Chez les patients infectés par le VIH/SIDA, on peut observer des lésions cutanées profuses et polymorphes, et une évolution plus fréquente vers la forme muqueuse, y compris pour L. guyanensis.

Le diagnostic différentiel se pose avec de nombreuses affections : impétigo, ecthyma, tréponématoses, mycobactéries, noma, charbon (formes nodulaires, ulcéro-croûteuses), sarcoïdose, lupus discoïde ou tuberculeux, lèpre, tuberculose cutanée (formes érythémato-sqameuses), sporotrichose, mycobactéries atypiques, nocardiose, tularémie (lymphangites nodulaires), pian, chromoblastomycose, carcinome spinocellulaire, tuberculose (formes végétantes). En présence d’une leishmaniose cutanée avec lymphangite inflammatoire et fébrile, il faut toujours rechercher une surinfection bactérienne et discuter un traitement antibiotique.

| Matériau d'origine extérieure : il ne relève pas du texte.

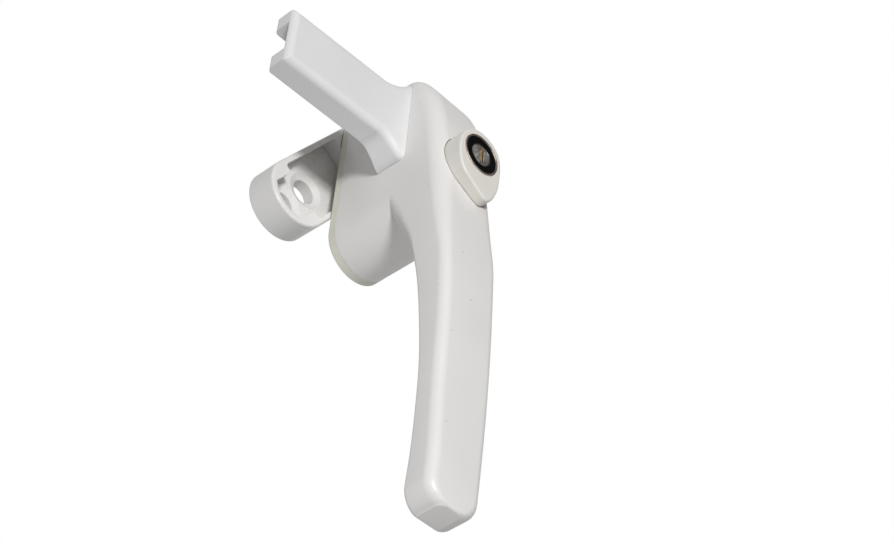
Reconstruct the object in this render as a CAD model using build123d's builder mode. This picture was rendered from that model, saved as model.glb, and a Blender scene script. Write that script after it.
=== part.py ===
from build123d import *
import os
from math import cos, radians, sin, sqrt

os.makedirs("parts", exist_ok=True)

# Turned position of the lever and the working planes
REST_TURN = 34.4
SPINDLE_Z = 18.6
SIN_TURN = sin(radians(REST_TURN))
COS_TURN = cos(radians(REST_TURN))
BASE_FACE = Plane(origin=(0, 0, SPINDLE_Z), x_dir=(1, 0, 0), z_dir=(0, -1, 0))
LEVER_FACE = Plane(
    origin=(0, 0, SPINDLE_Z),
    x_dir=(COS_TURN, 0, SIN_TURN),
    z_dir=(0, -1, 0),
)
LEVER_SIDE = Plane(
    origin=(0, 0, SPINDLE_Z),
    x_dir=(SIN_TURN, 0, -COS_TURN),
    z_dir=(-COS_TURN, 0, -SIN_TURN),
)
LEVER_DOWN = Axis((0, 0, SPINDLE_Z), (SIN_TURN, 0, -COS_TURN))
LEVER_LEFT = Axis((0, 0, SPINDLE_Z), (-COS_TURN, 0, -SIN_TURN))
NOSE_SIDE = Plane(
    origin=(0, 0, SPINDLE_Z),
    x_dir=(-COS_TURN, 0, -SIN_TURN),
    z_dir=(-SIN_TURN, 0, COS_TURN),
)

# Base casting
BASE_WIDTH = 20.0
BASE_DEPTH = 9.0
END_SPACING = 37.2
WALL = 1.65
INNER_R = BASE_WIDTH / 2 - WALL
FLOOR = 4.4
PAD_TOP = -35.9
PAD_STEP = 2.55
CHANNEL_TOP = -9.6
CHANNEL_CORNER_R = 1.0
BACK_RIM_R = 0.7
FIXING_Z = (-28.2, -39.4)
FIXING_R = 3.6
FIXING_HEAD_R = 5.55
FIXING_SEAT_ANGLE = 128
RUNNING_GAP = 0.2
TURN_CLEAR = 0.05

# Spindle and what keeps it in the base
SPINDLE_R = 4.0
SPINDLE_BACK = 0.9
SPINDLE_FRONT = 31.0
BACK_BORE_R = 6.6
BACK_BORE_DEPTH = 3.6
GROOVE_BACK = 1.5
GROOVE_R = 3.3
SPINDLE_FRONT_CHAMFER = 0.5
SPINDLE_BACK_CHAMFER = 0.3
SPINDLE_END_GAP = 0.3
RING_THICK = 0.8
RING_R = 5.6
RING_MOUTH = 4.2
RING_MOUTH_LENGTH = 2 * RING_R - 2.0
SPRING_WASHER_R = 6.2
SPRING_WASHER_THICK = 0.45
SPRING_WASHER_GAP = 0.2

# Click ball under the plate
BALL_R = 1.5
BALL_OUT = 6.9
BALL_CLEAR = 0.05
BALL_FLOOR = 0.4
BALL_HOLE_DEPTH = BASE_DEPTH - BACK_BORE_DEPTH - BALL_FLOOR
BALL_TOP_GAP = 0.05
CLICK_WIRE_R = 0.2
CLICK_COIL_R = 1.15
CLICK_TURNS = 3
SPRING_END_GAP = 0.02
CLICK_NEST = 0.35
DIMPLE_SINK = 0.7

# Plate between base and lever
PLATE_BACK = BASE_DEPTH + RUNNING_GAP
PLATE_THICK = 2.5
PLATE_FRONT = PLATE_BACK + PLATE_THICK
PEG_R = 1.45
PEG_CLEAR = 0.05
PEG_LENGTH = 4.0
PEG_END_GAP = 0.3
PLATE_RIM_R = 0.3
PEGS = ((-5.8, 4.6), (5.8, 4.6), (0.0, -45.1))

# Lever casting
BOSS_WIDTH = 20.0
BOSS_TOP = 36.5
BOSS_SHOULDER = 30.2
SHOULDER_START = -5.0
SHOULDER_END = 34.0
SHOULDER_DROP = 2.2
SHOULDER_STEP = 2.0
GRIP_END = 140.8
GRIP_END_WIDTH = 18.6
TAPER_START = 50.0
GRIP_SPARE = 6.0
GRIP_CORNER_R = 8.2
FRONT_EDGE_R = 4.2
BACK_EDGE_R = 3.6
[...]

Conclusion : La leishmaniose cutanée est une pathologie en recrudescence, à connaître et à évoquer devant des lésions cutanées d’évolution subaiguë, non améliorées par les antibiotiques, au retour d’une zone d’endémie. Bénigne chez l’immunocompétent, elle occasionne des formes diffuses chez l’immunodéprimé. Son traitement est complexe, avec de nombreux effets secondaires et nécessite une surveillance rapprochée. La prévention repose sur la lutte anti-vectorielle : répulsifs, vêtements longs et couvrants.